The moderator for this event is Ben Brubaker, a “white, trans non-binary, disabled poet” who uses the pronoun “they” and is program manager for Social Justice and Student Leadership at the Tulane Center for Public Service.
The third and last event is for “Non-Black People of Color Examining Anti-Black Racism,” and calls on participants to “examine how we have internalized anti-Black racism and ways we can unlearn anti-Black racism in our personal and professional lives.” This event is led by the head of Tulane’s Office of Equity, Diversity, and Inclusion, Anneliese Singh, who uses the pronouns “she/they” and authored the “Queer and Trans Resilience Workbook.”
One Tulane student called the events “a ridiculous approach” to fostering dialogue, and added that it is “absurd on its face to think that non-black people of color can all be lumped into one category.”

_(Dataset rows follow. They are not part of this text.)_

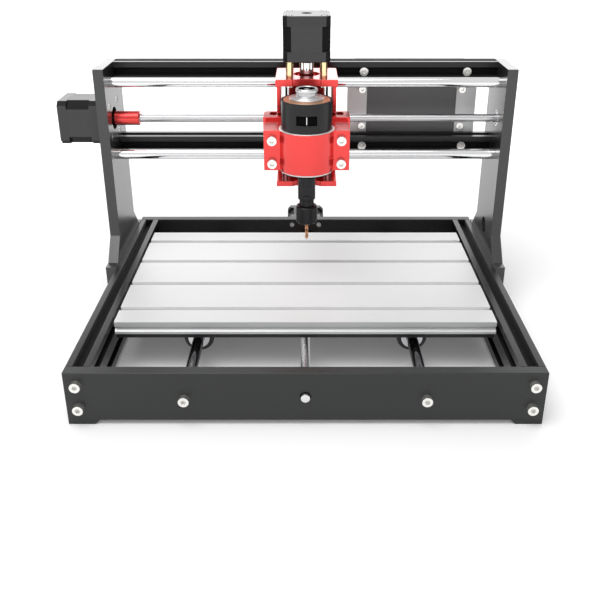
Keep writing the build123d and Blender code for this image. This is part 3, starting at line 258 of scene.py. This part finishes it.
def threaded(node, axis_index, bearing_end, plain=9.0, lead=8.0, starts=4, depth=0.75):
    """A lead screw on the CAD bar's own line: a trapezoidal thread and a plain journal at one end."""
    low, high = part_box(node)
    length = high[axis_index] - low[axis_index]
    middle = (low + high) / 2
    radius = (high - low)[(axis_index + 1) % 3] / 2
    pitch = lead / starts * MM
    profile = [(0.0, radius), (0.36, radius), (0.53, radius - depth * MM), (0.83, radius - depth * MM)]
    around = 28
    rows = []
    first = -math.ceil((length / 2 + lead * MM) / pitch) - starts
    last = -first
    bm = bmesh.new()
    for k in range(first, last + 1):
        for share, r in profile:
            row = []
            for i in range(around):
                angle = 2 * math.pi * i / around
                z = (k + share) * pitch + lead * MM * i / around
                row.append(bm.verts.new((r * math.cos(angle), r * math.sin(angle), z)))
            rows.append(row)
    jump = starts * len(profile)
    for j in range(len(rows) - 1):
        for i in range(around - 1):
            bm.faces.new((rows[j][i], rows[j][i + 1], rows[j + 1][i + 1], rows[j + 1][i]))
        if j + 1 + jump < len(rows):
            bm.faces.new((rows[j + jump][0], rows[j + jump + 1][0], rows[j + 1][-1], rows[j][-1]))
    journal = plain * MM
    for sign in (-1, 1):
        stop = length / 2 - (journal if sign == bearing_end else 0)
        bmesh.ops.bisect_plane(bm, geom=bm.verts[:] + bm.edges[:] + bm.faces[:], dist=1e-7,
                               plane_co=(0, 0, sign * stop), plane_no=(0, 0, sign), clear_outer=True)
        rim = [e for e in bm.edges
               if e.is_boundary and all(abs(v.co.z - sign * stop) < 1e-6 for v in e.verts)]
        bmesh.ops.contextual_create(bm, geom=rim)
    r, tip, foot = radius / MM, length / 2 / MM, (length / 2 - journal) / MM
    turned = [(r - 0.8, foot), (r, foot + 0.6), (r, tip - 1.4), (r - 0.35, tip - 0.55),
              (r - 1.2, tip - 0.1), (r - 2.2, tip)]
    lathe(bm, [(a, bearing_end * z) for a, z in turned], 40)
    axis = [0, 0, 0]
    axis[axis_index] = 1
    place = Matrix.Translation(middle) @ turn_from_z(axis)
    return piece(node + "_thread", bm, node, [finishes["lead_screw_steel"]], place)


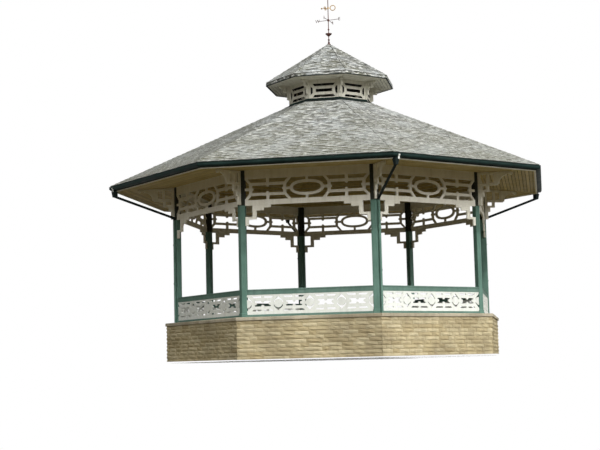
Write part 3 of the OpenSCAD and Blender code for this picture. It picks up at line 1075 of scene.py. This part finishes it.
    def flags(self) -> None:
        """Lays the deck with rows of flags, cut to the octagon inside the coping."""
        low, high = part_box("deck_floor")
        along, across = self.flag
        gap = self.flag_gap / 2
        slab = block("flags", (gap, gap, high.z - self.flag_t), (along - gap, across - gap, high.z))
        bevelled(slab, self.arris, lambda a, b: min(a.z, b.z) > high.z - NEAR)
        per_slab = len(slab.data.vertices)
        columns = int(2 * high.x / along) + 3
        rows_of = int(2 * high.y / across) + 3
        arrayed(slab, columns, (along, 0, 0))
        arrayed(slab, 2, (along / 2, across, 0))
        arrayed(slab, (rows_of + 1) // 2, (0, 2 * across, 0))
        rng = np.random.default_rng(self.seed + 30)
        count = len(slab.data.vertices) // per_slab
        toned(slab, np.repeat(rng.uniform(0, 1, count), per_slab))
        moved(slab, Matrix.Translation((-(columns + 0.5) * along / 2, -rows_of * across / 2, 0)))
        bed = block("flag_bed", low + Vector((0.01, 0.01, 0)), high - Vector((0.01, 0.01, self.flag_t - 0.002)))
        for sheet, short in ((slab, 0.003), (bed, 0.006)):
            for bay in range(SIDES):
                outward = bay_turn(bay) @ Vector((0, -1, 0))
                cut(sheet, outward * (high.y - short), outward)
        toned(bed, np.zeros(len(bed.data.vertices)))
        floor = joined("deck_flags", [slab, bed])
        self.shop.report(floor, Slot.DECK, stands_for=["deck_floor"])

    def steps(self) -> None:
        """Builds the flight from long stones with rounded nosings."""
        low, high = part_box("entrance_steps")
        riser = (high.z - low.z) / self.step_count
        tread = (high.y - low.y) / self.step_count
        length = (high.x - low.x) / self.step_stones
        rng = np.random.default_rng(self.seed + 40)
        half_gap = self.step_gap / 2
        stones = []
        for level in range(self.step_count):
            front = low.y + (self.step_count - level) * tread
            for n in range(self.step_stones):
                left = low.x + n * length
                stone = block(
                    "step",
                    (left + half_gap, low.y, level * riser),
                    (left + length - half_gap, front, (level + 1) * riser - 0.001),
                )
                bevelled(stone, self.step_nose, lambda a, b: min(a.y, b.y) > front - NEAR, 2)
                toned(stone, np.full(len(stone.data.vertices), rng.uniform(0, 1)))
                stones.append(stone)
        flight = joined("step_stones", stones)
        crisp(flight)
        self.shop.report(flight, Slot.COPING, stands_for=["entrance_steps"])

    def step_wall_faces(self) -> None:
        """Faces the outer sides of the step walls with the same courses."""
        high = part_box("step_walls")[1]
        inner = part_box("plinth")[1].y
        depth = high.y - inner
        faces = []
        for side in (-1, 1):
            sheet = self.stone_sheet("wall_face", depth, high.z, self.seed + 50 + side)
            moved(sheet, Matrix.Translation((0, -high.x, 0)))
            moved(sheet, Matrix.Rotation(side * math.pi / 2, 4, "Z"))
            moved(sheet, Matrix.Translation((0, inner + depth / 2, 0)))
            cut(sheet, (0, inner, 0), (0, -1, 0))
            cut(sheet, (0, high.y - 0.001, 0), (0, 1, 0))
            run = depth - self.wall_shelf
            fall = high.z - self.wall_foot
            cut(sheet, (0, high.y, self.wall_foot), (0, fall, run))
            faces.append(sheet)
        self.shop.report(joined("step_wall_stones", faces), Slot.PLINTH)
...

“I don’t know anyone of any color that thinks that what Derek Chauvin did was justified, and I certainly don’t see how segregating people based on race to talk about our reactions to the verdict creates a dialogue,” said the student, who asked to remain anonymous.
Another student called the Zoom events “racist and discriminatory,” adding that they “can’t believe Tulane would hold an event like that.”
Rachel Altman, a Tulane senior who is Students for Liberty’s Deep South regional coordinator, had a slightly more positive take but said she worried Tulane is missing opportunities for unity.
“Given the fraught history of police brutality and racism in our country, it’s understandable that some Black students might appreciate having their own space to work through their thoughts on the Chauvin verdict,” Altman said.
She added that she wishes Tulane had offered an “integrated option” for the “healing spaces.”
“We all have a lot to learn from one another, and race is only one of many factors that shape people’s experiences,” she said. “Tulane has an opportunity to unite all of its students around working toward solutions to police brutality. It may be missing that opportunity.”